As reported on the BBC News website, the Newcastle team "plans to experiment on a fertilised egg from a woman, who carries faulty mitochondrial DNA.
The egg, discarded from IVF treatment, will be at such an early stage of its development that it will still only be formed of one cell. The scientists will remove tiny structures called pronuclei, which are destined to become the egg's nucleus. These will then be put into a fertilised egg from another woman with only healthy mitochondrial DNA.
Although this second egg has been fertilised, the pronuclei DNA from the man and woman who made this egg will be removed. The result would be an embryo with pronuclei DNA from the parental egg and sperm but mitochondria - and mitochondrial DNA - from the donor egg.
This embryo would share the overwhelming majority of its DNA - and almost all of its physical characteristics --with its parents. But scientists believe it would also be free of the risk of mitochondrial disease as it would have different mitochondria from its mother.
Julia is excited because this is the first time anyone has suggested that it might be possible to prevent people with mitochondrial myopathy passing it on their children. "This is very relevant to me because I would like to have a family," she says.
Experts are not certain exactly how Julia developed her condition, which lay dormant until she was 28. With most sufferers, there is a clear genetic route but in Julia's case the connection is not clear.
"It came on quite suddenly in May 1998. I just didn't have the energy I used to have," she recalls. "I used to do hill walking in Snowdonia but I found I just couldn't do it any more. What brought it home to me was when I went for a walk with friends, forgot my car keys and when I tried to run back found that I couldn't."
She tried to ignore her illness and carry on but felt "sick and exhausted".
At first, doctors thought it might be multiple sclerosis (MS) or even myalgic encephalomyelitis (ME). It took two years of exhausting tests and a very unpleasant muscle biopsy before doctors told her the grim news.
As far as Julia knows, no-one else in her family has had the condition and doctors cannot trace back the 'bad' mitochondria that she carries. "Apparently I am in a significant minority in that respect," says Julia, who has been told that the risks of passing on her condition to the next generation are probably quite low.
"If it works out, this research will be great news for those who have an identifiable genetic cause for their condition because it will prevent them passing it on."
The Newcastle research is being funded with £167,000 over three years from the Muscular Dystrophy Campaign (MDC), which also represents people with mitochondrial conditions.
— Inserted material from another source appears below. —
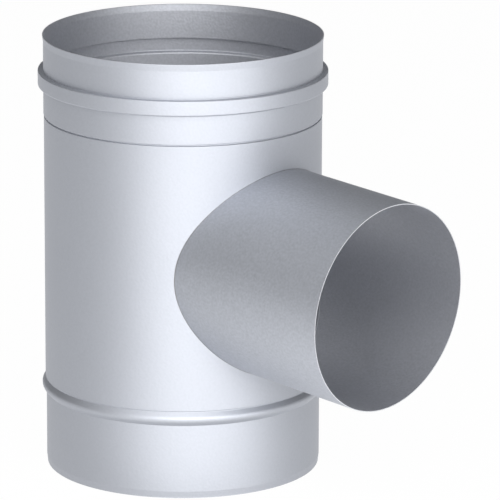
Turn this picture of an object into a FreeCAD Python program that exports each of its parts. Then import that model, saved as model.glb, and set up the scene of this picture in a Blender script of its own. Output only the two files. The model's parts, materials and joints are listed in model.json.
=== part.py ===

Last week, David Harrison, head of research at the MDC said: "The innovative approach being tested by Professor Turnbull may lead to a treatment for a group of conditions that dramatically affect quality and length of life."
But those who take a fundamentalist religious view of such work are deeply uneasy.
Josephine Quantaville from the campaign group Comment on Reproductive Ethics said: "This shows once again that the HFEA does not have any regard for public consultation and the views of the public. It is undesirable to create children in this way. It will shock the world. it is playing around with early human life."
But Prof Turnbull, in one of his few interviews with the media, told the BBC the team did not intend radically to alter an embryo's DNA.
"We are simply changing the energy source," he was reported as saying.
For Julia, who has been a patient of Prof Turnbull for more than four years, the research represents hope for future.
"This condition is the biggest thing in my life. Nothing can be done to cure me but it might help future generations of children."